-- Begin --
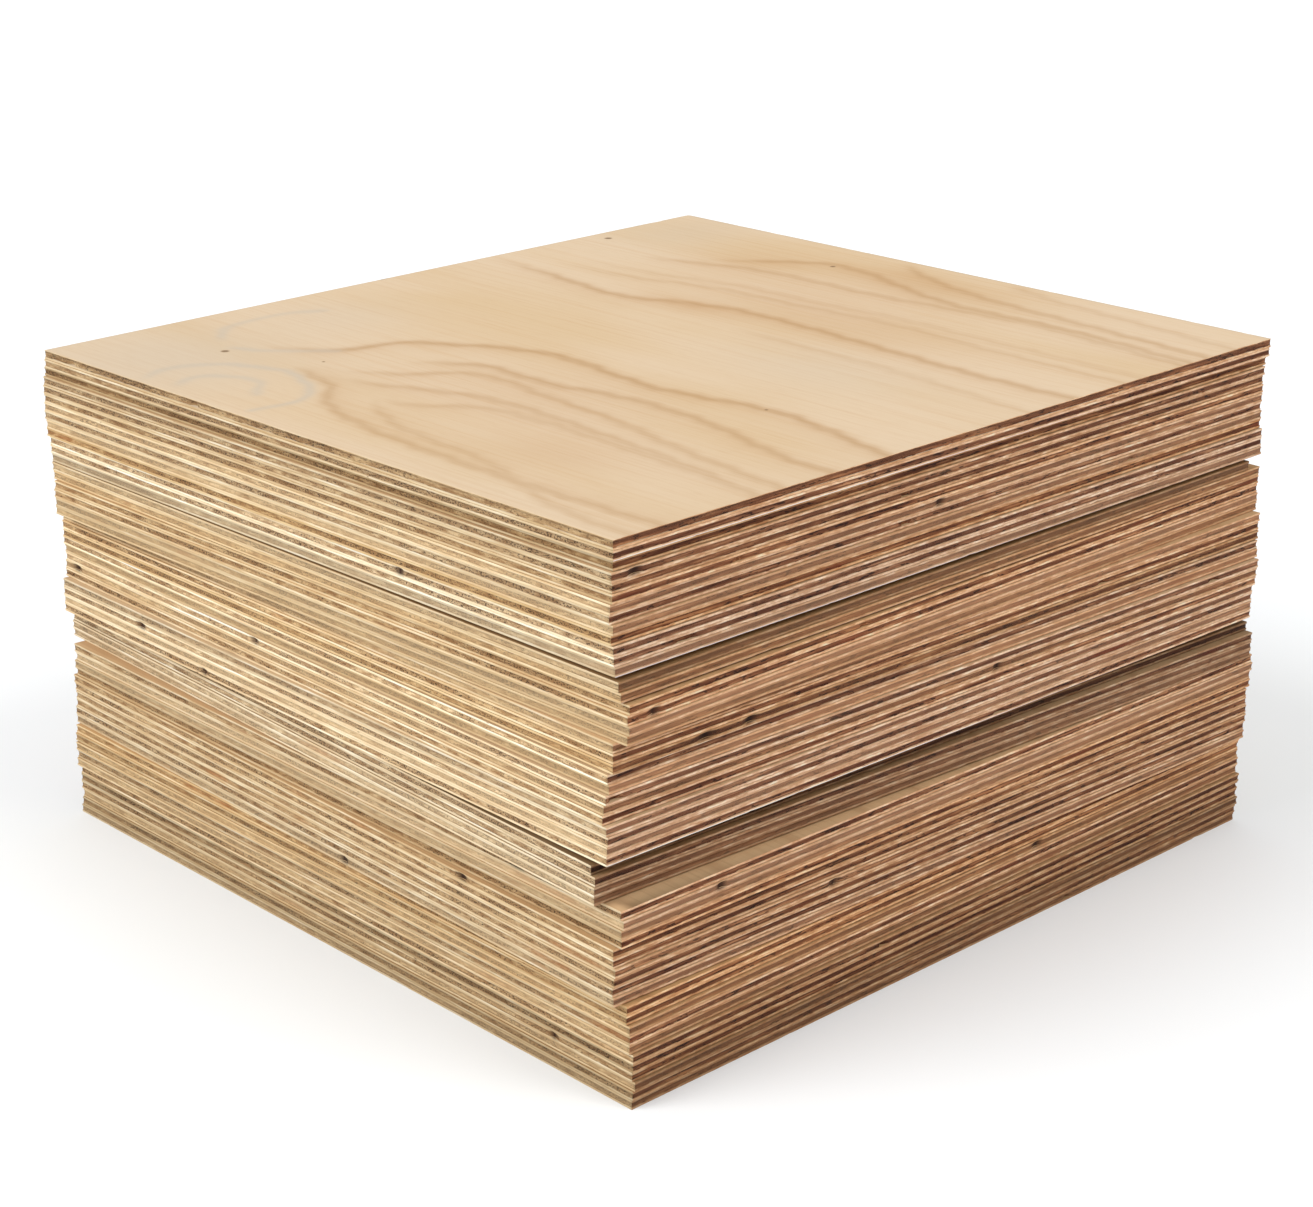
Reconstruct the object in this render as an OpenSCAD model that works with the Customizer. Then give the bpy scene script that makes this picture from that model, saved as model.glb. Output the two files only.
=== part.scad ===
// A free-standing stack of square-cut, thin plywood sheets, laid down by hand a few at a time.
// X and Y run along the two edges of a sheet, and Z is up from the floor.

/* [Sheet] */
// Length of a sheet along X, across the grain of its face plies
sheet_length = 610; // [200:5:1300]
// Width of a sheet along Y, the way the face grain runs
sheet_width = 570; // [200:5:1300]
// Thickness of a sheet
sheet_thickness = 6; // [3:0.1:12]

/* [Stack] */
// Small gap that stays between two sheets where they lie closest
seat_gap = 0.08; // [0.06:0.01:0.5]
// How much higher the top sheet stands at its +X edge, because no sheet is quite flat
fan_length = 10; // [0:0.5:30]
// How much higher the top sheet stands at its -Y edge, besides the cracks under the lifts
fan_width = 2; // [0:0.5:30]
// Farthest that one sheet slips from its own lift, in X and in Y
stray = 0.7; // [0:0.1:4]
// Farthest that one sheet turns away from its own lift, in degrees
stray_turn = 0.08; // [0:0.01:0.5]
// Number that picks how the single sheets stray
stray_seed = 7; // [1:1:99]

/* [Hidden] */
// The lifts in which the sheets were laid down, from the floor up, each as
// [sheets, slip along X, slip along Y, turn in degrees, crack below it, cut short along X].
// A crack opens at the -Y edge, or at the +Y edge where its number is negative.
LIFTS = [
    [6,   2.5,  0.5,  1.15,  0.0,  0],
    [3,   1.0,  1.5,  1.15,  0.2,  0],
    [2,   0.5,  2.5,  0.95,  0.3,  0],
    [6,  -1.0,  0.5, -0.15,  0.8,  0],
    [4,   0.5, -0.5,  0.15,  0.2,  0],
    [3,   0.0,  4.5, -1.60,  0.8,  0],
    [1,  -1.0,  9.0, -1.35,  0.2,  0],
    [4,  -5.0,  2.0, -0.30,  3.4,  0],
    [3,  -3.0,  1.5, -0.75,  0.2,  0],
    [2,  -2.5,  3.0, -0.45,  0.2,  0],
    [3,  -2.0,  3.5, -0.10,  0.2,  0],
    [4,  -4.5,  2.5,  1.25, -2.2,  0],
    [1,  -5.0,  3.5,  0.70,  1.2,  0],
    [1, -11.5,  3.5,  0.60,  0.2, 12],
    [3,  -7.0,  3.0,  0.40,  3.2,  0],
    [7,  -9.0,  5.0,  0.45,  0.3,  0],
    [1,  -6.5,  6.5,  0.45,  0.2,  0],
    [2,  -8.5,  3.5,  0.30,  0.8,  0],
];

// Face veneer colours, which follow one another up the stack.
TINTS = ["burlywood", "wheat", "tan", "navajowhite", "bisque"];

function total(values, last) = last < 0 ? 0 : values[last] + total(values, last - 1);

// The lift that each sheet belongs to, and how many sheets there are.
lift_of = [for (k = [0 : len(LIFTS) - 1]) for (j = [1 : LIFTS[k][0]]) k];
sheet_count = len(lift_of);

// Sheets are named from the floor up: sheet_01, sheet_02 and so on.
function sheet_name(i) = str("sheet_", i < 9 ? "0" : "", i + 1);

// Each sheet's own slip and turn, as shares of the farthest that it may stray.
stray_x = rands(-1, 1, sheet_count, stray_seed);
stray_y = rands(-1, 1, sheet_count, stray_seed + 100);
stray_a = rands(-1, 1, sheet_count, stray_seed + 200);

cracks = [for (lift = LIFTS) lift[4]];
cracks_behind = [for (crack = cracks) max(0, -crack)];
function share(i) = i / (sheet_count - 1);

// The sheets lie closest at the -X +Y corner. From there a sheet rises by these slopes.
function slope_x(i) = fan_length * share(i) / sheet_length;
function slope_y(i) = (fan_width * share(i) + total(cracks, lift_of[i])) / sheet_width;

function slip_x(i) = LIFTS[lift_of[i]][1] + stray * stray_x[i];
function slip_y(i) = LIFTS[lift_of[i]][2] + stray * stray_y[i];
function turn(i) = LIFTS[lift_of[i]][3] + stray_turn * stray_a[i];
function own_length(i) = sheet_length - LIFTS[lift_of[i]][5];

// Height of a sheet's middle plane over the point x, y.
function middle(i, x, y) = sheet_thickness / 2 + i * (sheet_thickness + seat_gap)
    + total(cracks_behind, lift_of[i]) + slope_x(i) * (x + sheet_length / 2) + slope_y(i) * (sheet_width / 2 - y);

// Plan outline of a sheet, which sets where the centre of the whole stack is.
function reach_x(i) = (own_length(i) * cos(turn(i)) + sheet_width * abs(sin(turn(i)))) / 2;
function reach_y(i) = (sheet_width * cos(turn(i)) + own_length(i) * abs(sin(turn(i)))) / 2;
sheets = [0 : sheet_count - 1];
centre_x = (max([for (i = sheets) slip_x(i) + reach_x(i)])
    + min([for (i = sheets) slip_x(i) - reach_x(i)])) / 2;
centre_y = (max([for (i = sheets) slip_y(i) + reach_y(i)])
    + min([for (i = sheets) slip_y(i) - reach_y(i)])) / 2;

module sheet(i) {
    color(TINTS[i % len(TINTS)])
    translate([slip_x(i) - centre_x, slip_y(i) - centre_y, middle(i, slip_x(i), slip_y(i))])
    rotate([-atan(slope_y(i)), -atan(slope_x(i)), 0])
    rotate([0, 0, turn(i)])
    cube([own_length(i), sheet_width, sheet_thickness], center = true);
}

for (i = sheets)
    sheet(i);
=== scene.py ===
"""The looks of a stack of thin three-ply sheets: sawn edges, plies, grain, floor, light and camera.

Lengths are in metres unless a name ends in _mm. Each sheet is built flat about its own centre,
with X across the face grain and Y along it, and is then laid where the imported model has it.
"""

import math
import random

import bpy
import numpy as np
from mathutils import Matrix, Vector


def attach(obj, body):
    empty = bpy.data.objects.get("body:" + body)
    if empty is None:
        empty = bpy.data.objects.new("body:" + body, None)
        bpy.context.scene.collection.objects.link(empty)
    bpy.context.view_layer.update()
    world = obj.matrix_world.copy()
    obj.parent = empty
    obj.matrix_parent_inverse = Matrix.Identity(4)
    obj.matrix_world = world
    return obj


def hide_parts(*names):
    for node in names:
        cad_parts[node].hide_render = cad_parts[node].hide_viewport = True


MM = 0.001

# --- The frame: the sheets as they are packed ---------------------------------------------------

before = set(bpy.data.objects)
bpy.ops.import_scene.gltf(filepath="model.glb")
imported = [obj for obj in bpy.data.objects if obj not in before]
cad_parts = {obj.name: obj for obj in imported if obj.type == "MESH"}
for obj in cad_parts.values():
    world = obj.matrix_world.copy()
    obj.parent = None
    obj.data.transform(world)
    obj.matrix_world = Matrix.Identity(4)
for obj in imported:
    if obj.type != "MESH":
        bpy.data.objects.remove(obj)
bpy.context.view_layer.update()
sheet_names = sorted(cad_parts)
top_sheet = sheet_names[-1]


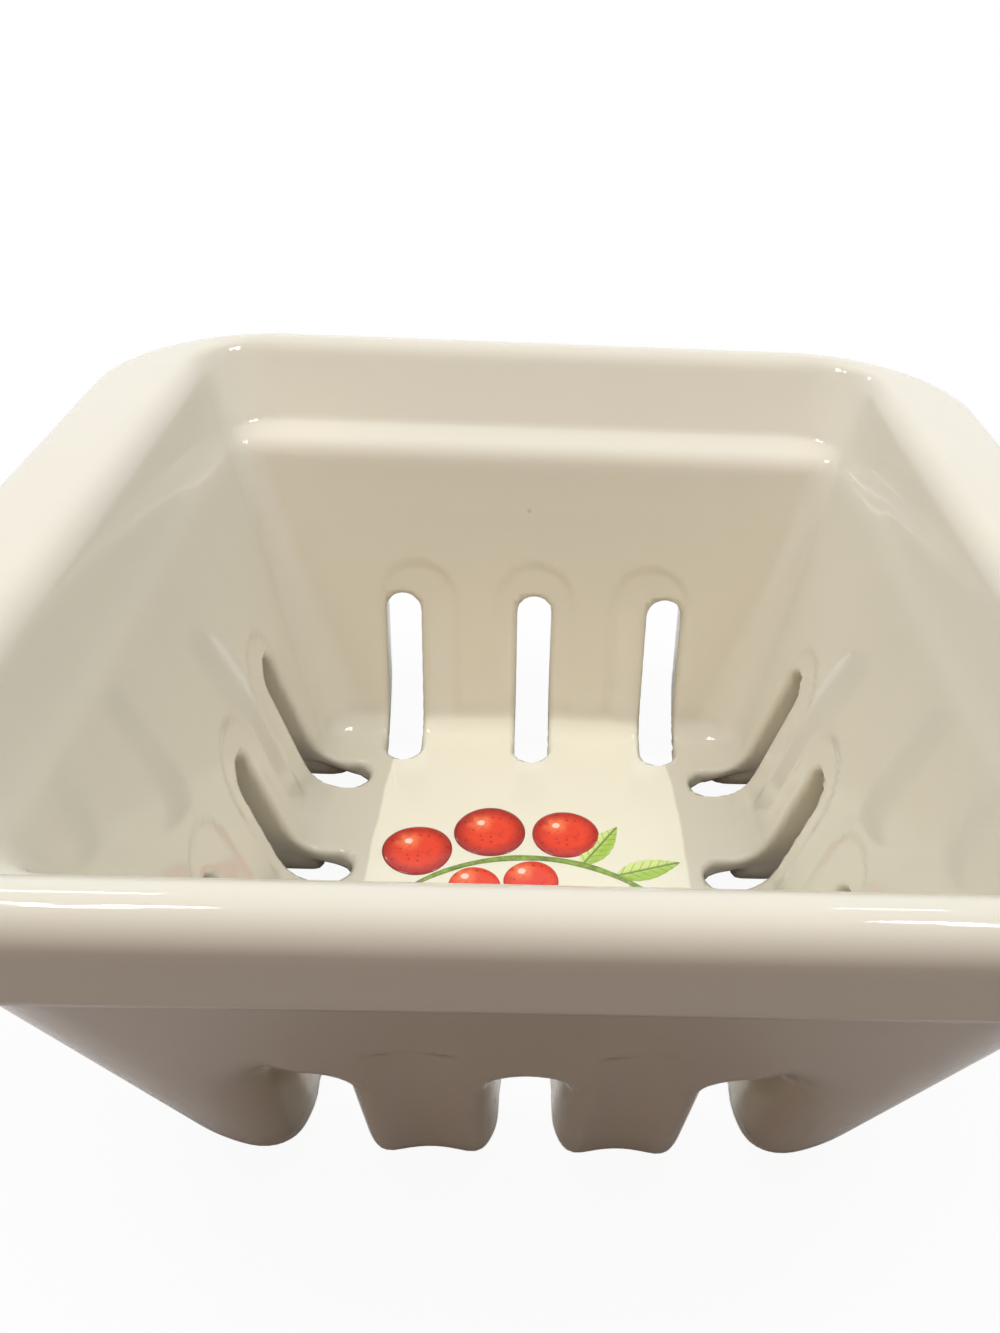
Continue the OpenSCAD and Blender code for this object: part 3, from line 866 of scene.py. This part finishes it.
-- End --
▶ [Requirements]: Quote only the lines running from the line that holds "centre_x = (max([for" to the line that holds "before = set(bpy.data.objects)", both ends included.

▶ [Task output]:
centre_x = (max([for (i = sheets) slip_x(i) + reach_x(i)])
    + min([for (i = sheets) slip_x(i) - reach_x(i)])) / 2;
centre_y = (max([for (i = sheets) slip_y(i) + reach_y(i)])
    + min([for (i = sheets) slip_y(i) - reach_y(i)])) / 2;

module sheet(i) {
    color(TINTS[i % len(TINTS)])
    translate([slip_x(i) - centre_x, slip_y(i) - centre_y, middle(i, slip_x(i), slip_y(i))])
    rotate([-atan(slope_y(i)), -atan(slope_x(i)), 0])
    rotate([0, 0, turn(i)])
    cube([own_length(i), sheet_width, sheet_thickness], center = true);
}

for (i = sheets)
    sheet(i);
=== scene.py ===
"""The looks of a stack of thin three-ply sheets: sawn edges, plies, grain, floor, light and camera.

Lengths are in metres unless a name ends in _mm. Each sheet is built flat about its own centre,
with X across the face grain and Y along it, and is then laid where the imported model has it.
"""

import math
import random

import bpy
import numpy as np
from mathutils import Matrix, Vector


def attach(obj, body):
    empty = bpy.data.objects.get("body:" + body)
    if empty is None:
        empty = bpy.data.objects.new("body:" + body, None)
        bpy.context.scene.collection.objects.link(empty)
    bpy.context.view_layer.update()
    world = obj.matrix_world.copy()
    obj.parent = empty
    obj.matrix_parent_inverse = Matrix.Identity(4)
    obj.matrix_world = world
    return obj


def hide_parts(*names):
    for node in names:
        cad_parts[node].hide_render = cad_parts[node].hide_viewport = True


MM = 0.001

# --- The frame: the sheets as they are packed ---------------------------------------------------

before = set(bpy.data.objects)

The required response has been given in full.